Back to nitpicks – underwater pressure: it’s a killer. As another commenter pointed out to an earlier post of mine, what about issues of the bends as they rapidly dive and surface? Maybe Mon Cala’s atmosphere doesn’t have those problems. Also, while it’s a trope in TV and film to have lights inside your helmet underwater (to show the character’s face) – I think Sphere might have introduced Hollywood to that effect, it’s not all that practical for the swimmer’s vision. The battle: while the underwater animation was fantastic, it didn’t feel like the creative forces really worked out how an infantry battle works in the three-dimensional environment of water. It just felt like the Separatists coming in one wave, moving to the left, and the Mon Calamari and the clones just moving to the right. Having battle lines mostly horizontal instead of thinking of the up and down – there was some wasted potential here.

Live to fight another day. Got it!

Overall: ‘Water War’ starts things off with an action-filled bang, and ends on a low note for the heroes. We see some pretty cool sequences in the battle: Riff Tamsin slashing through packs of his enemies, and Anakin fighting off attackers while struggling to find his lost breather-helmet. Lee-Char fits well as the child prince recognizing that while thrust into the position of authority, he still has a lot to learn. Adam McArthur voices him well, bringing youthful naiveté to the role with lines like “As long as we’re in the tube, we’re safe.” But Tamson’s ultra-powerfulness seemed a bit much – even Cad Bane isn’t immune to blasters. That opening scene didn’t transition well to war – and why are the Mon Cals taken by surprise? If they are gearing up for the potential of war, you’d think they’d post a lookout or something. Maybe they don’t have comlinks, which is why everyone has to swim around to find each other in the battle. While the look of Mon Cala and the battles are stunning and fun, there were a few things that kept me from enjoying this first part to the fullest.

Grade: B+

Also, read our review of ‘Gungant Attack’.

9 Replies to “The Clone Wars review: ‘Water War’”

  1. You’ve very accurately captured my complaints about this episode. And I just found my attention wandering a lot.

    Of course, I have never really enjoyed the battle episodes. I much prefer the character ones. Apparently, I’m not going to be very happy this season.

  2. I actually enjoyed this episode more than you did, even though I was nodding right along to all your nitpicks. I guess the coolness factor just worked for me — it really was the slickest, best-looking episode yet. Well, until the next one.

    And those Medusas were creepy as hell.
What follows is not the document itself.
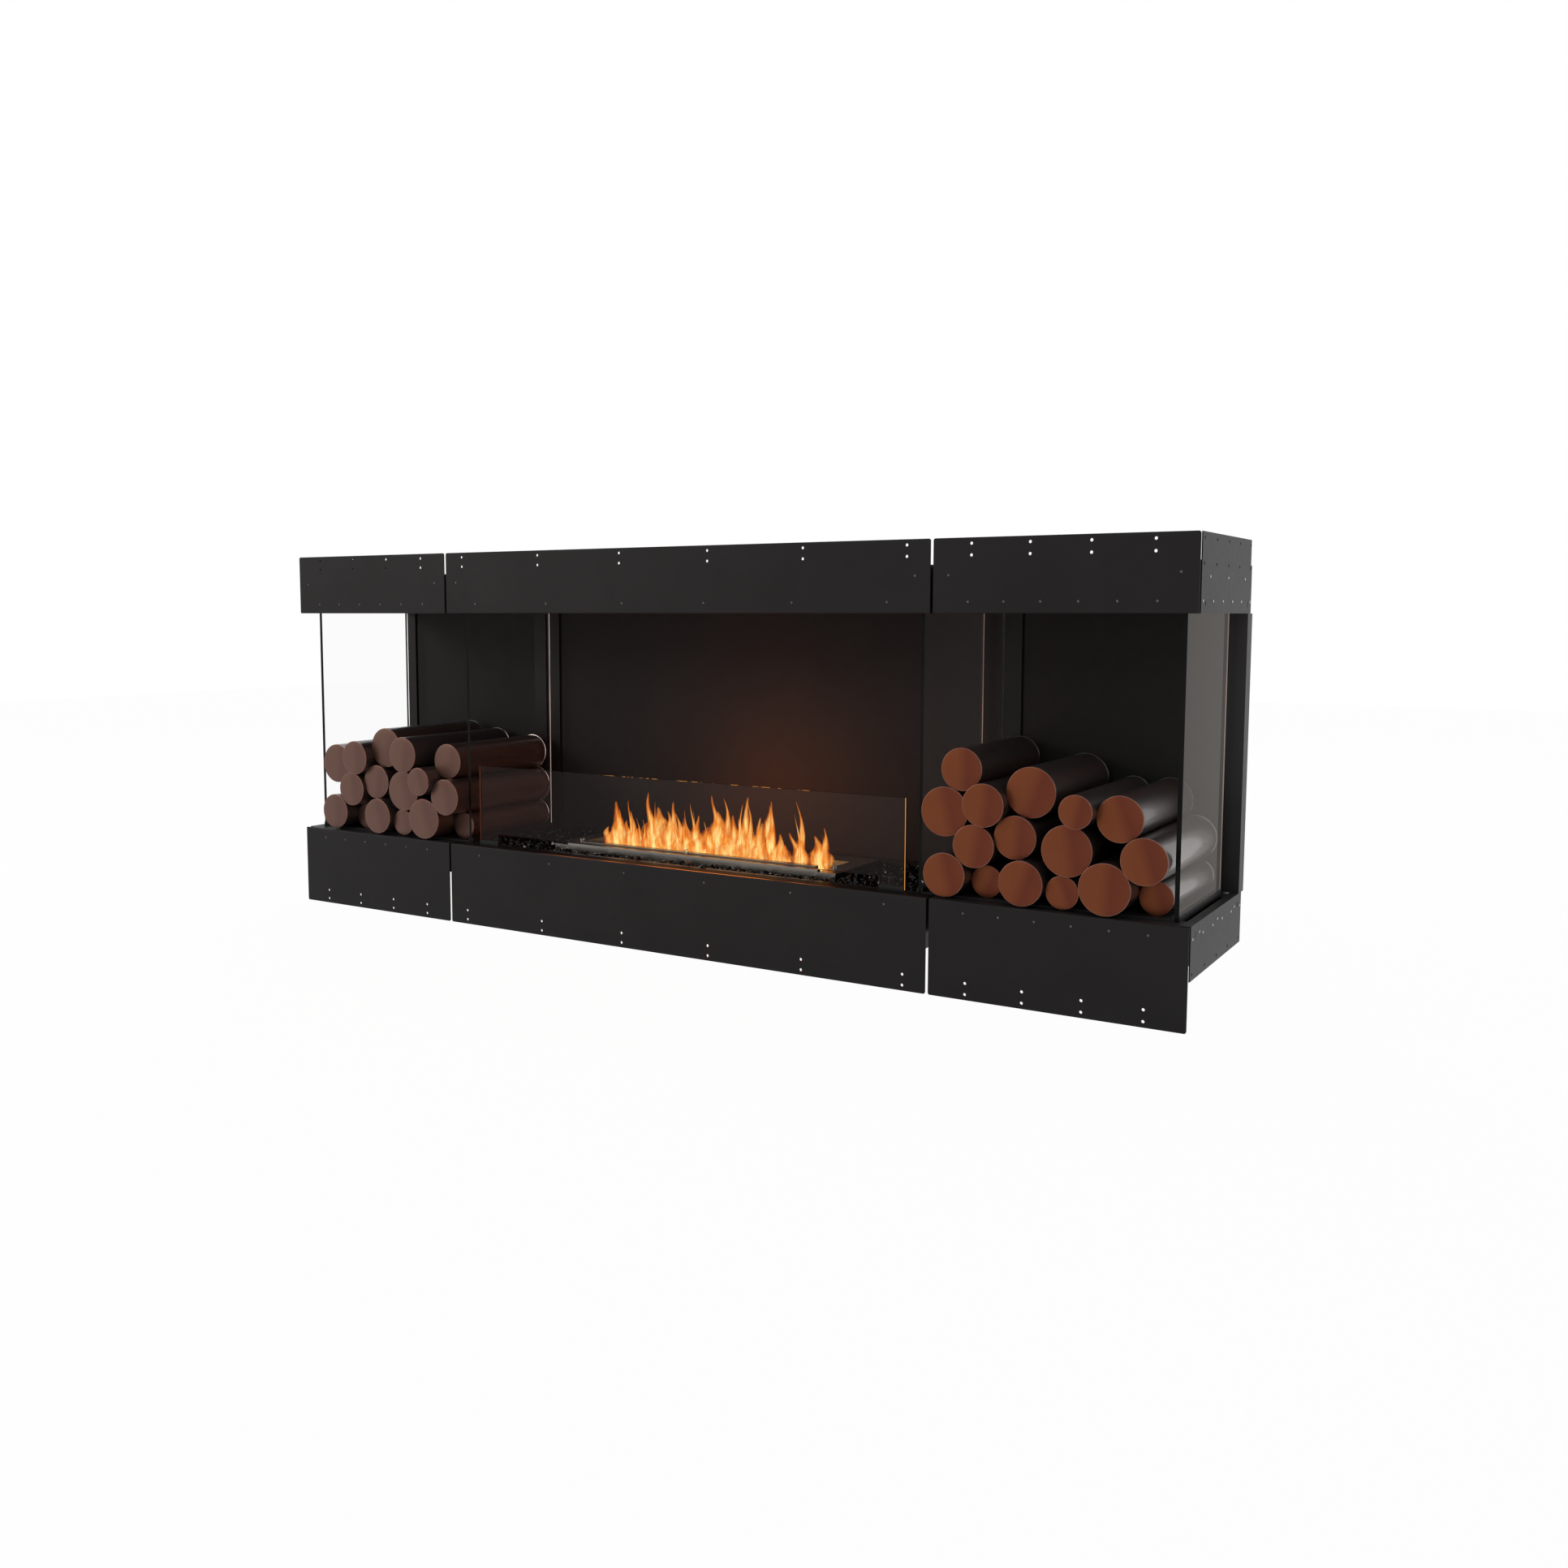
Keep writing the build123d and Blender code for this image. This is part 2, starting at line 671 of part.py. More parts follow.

  3. As with ‘Gungan Attack’ I found I enjoyed this episode a great deal more on the second viewing. I might have been just plain tired when I watched the premiere on my DVR Friday night, and so didn’t get as excited by it, until I watched it again to do the review and really look at everything. Watching the episodes separately also helped, I think.

    So “Lee-Char” – do you think his name comes as a reversal of Charlie (as in Charlie the Tuna, the one time mascot for Starkist Tuna. Also, the Quarren leader is named Nossor Ri (as in “No, siree”) – though the pronunciation is different no-SAUR rye) — Sorry, Charlie! (or am i reading too much into these names?)

  4. That’s fantastic — I bet you’re absolutely right! This is the kind of tidbit that made the OS episode guides so fun.

  5. The dialog seemed weird and the pacing was slow. Also, I think they slowed the underwater movement down a bit too much.

    Did anyone else notice how few troops were actually fighting? I know they have a TV budget, but this “war” seemed more like a small skirmish. By the end it was like a dozen Quarren and a dozen battle droids vs. three jedi, some politicians, two troopers and maybe four Mon Cals. Where did the armies go? Were they all fighting elsewhere?

  6. The fights mostly did seem small, once we got into close combat – there were a few scenes to establish big clashes, as forces swim in, but then as things get darker, there’s less forces being seen and focused on. or maybe all those floating corpses represent the all the casualties. considering how many clones they brought to the party, they appeared to lose or get them all captured by the time ‘Gungan Attack’ starts. (and some of them did retreat).

  7. I blame Ahsoka for the end of “Gungan Attack”. When she was in that transit tube thing-a-ma-jig with the Mon Cal prince (whom I shall now call The Liability), Tamson rammed the tube and broke the glass, stuck his snout in, went *chomp* *chomp* *chomp*, and swam off. From the number of times he rammed that point to break the glass, the fact that he telegraphed the move well in advance, and the time he spent trying to chew his way to victory once his snout was in, Ahsoka had plenty of time to stick the business end of one of her lightsabers in Transom’s skull.


  8. I also don’t mind lightsabers working underwater. What I do mind is that they look exactly the same underwater as they do on land or in space.

    It’s a coherent blade of pure energy. It melts metal, plows through flesh, and cauterizes wounds on contact. So, why again is the water not boiling around it?